Deadly Traffic Sparks Unrest
Our Mobility project promotes a “Walkable” city
On July 29, a speeding bus killed two students on their way to school in Bangladesh’s capital Dhaka. The deadly accident sparked mass protests with students demanding more safety on the roads from the authorities. According to the World Health Organization (WHO), more than 3000 people are killed in road accidents in Bangladesh every year. In a country where fatal road collisions are quite common, the students’ death could have passed as an everyday occurrence. But this time it triggered widespread anger on social media, a wave of student protests and a brutal crackdown by the authorities.

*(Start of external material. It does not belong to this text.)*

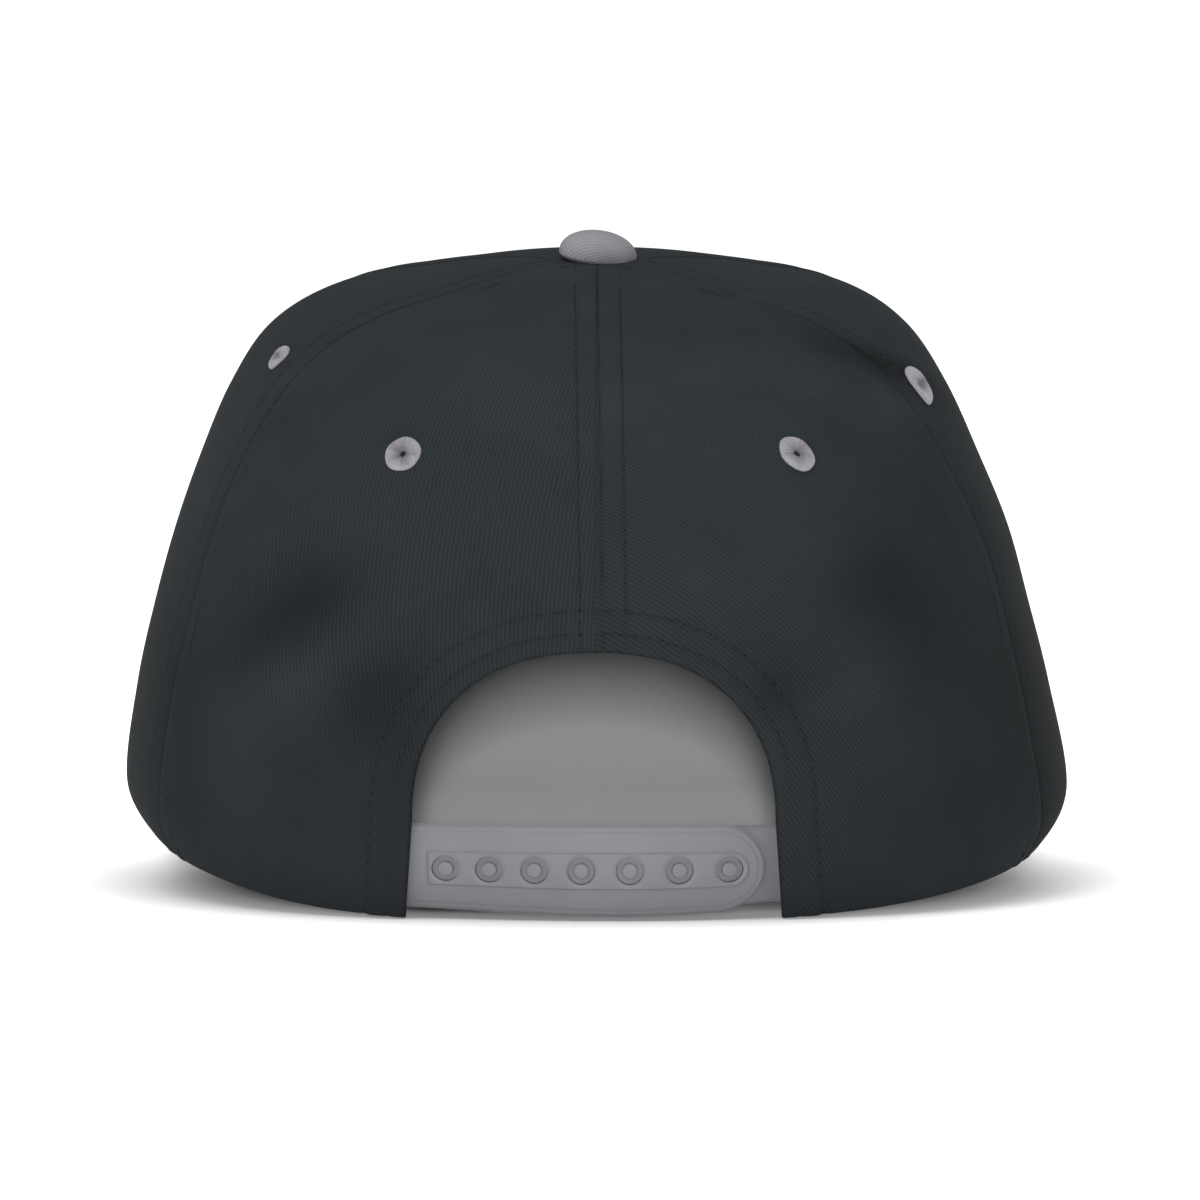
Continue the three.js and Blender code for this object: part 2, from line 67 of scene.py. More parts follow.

With official statistics showing the number of fatal road accidents on the rise, the agitated students started stopping trucks buses and cars, demanding drivers to produce licenses and checking if vehicles were in roadworthy conditions. The young activists stationed themselves on the roads directing traffic making sure vehicles stayed in their lanes.
Dhaka’s traffic travails are notorious and often a nerve wracking and dangerous experience, say locals and visitors alike. According to a World Bank report, the average traffic speed in Dhaka has dropped from 21 kilometers per hour to seven kilometers. Come 2035, that number could drop as low as four kilometers, which would be slower than walking speed.
“The Worst city in the World”
A study by the BRAC Institute of Governance and Development says traffic congestion in Dhaka eats up some five million working hours every day costing the country more than eleven billion US Dollars annually.
In the 2017 Global Livability Survey of the Economist Intelligence Unit, Dhaka ranks 137th out of 140 cities, edging out only Lagos, Tripoli and war-torn Damascus. Dhaka’s infrastructure rating is the worst of any city in the world, says the survey.
Against this backdrop, the Friedrich Naumann Foundation for Freedom (FNF Bangladesh) and its partner Daffodil International University (DIU) are working to promote “smart” solutions in the fields of urban mobility and infrastructure. In a recent exhibition titled “Urban Mobility: Design for Pedestrians” students from different private and public universities and other stakeholders presented models and designs for solving the perennial problems. The two-day event drew large crowds and the visitors engaged in lively debates and discussions.
Urban Mobility and Behavioral Change
"Much infrastructure development is happening to tackle the mobility issues of urban transportation", said Chief Guest Dr Quazi Azizul Mowla. “However, none of them are pedestrian friendly”, he said. “It’s time to implement designs to make this a walk-able city".
“Dhaka is still an open canvas and that’s the beauty of it. We can still design it the way we want to,” says Rashed Hassan Chowdhury who recently won a competition on Urban Mobility organized by the government and whose plans will be implemented by the end of this year.
Meanwhile, Bangladesh’s student movement showcased in a dramatic manner the poor implementation of traffic rules and the lack of awareness of the general public to observe the regulations. As reaction to the protests, the traffic police has become more active and a novel push for implementing the rules is apparent.
“Still, most of the improvements are about facilitating movement of cars, buses and trucks", says FNF Bangladesh’s Program Manager Md. Omar Mostafiz. “It’s very important to integrate the pedestrians into the equation”, he says. Learning from best practices from other countries could be a good start. “But in the end, only behavioral changes will solve the problems” Mr. Mostafiz believes.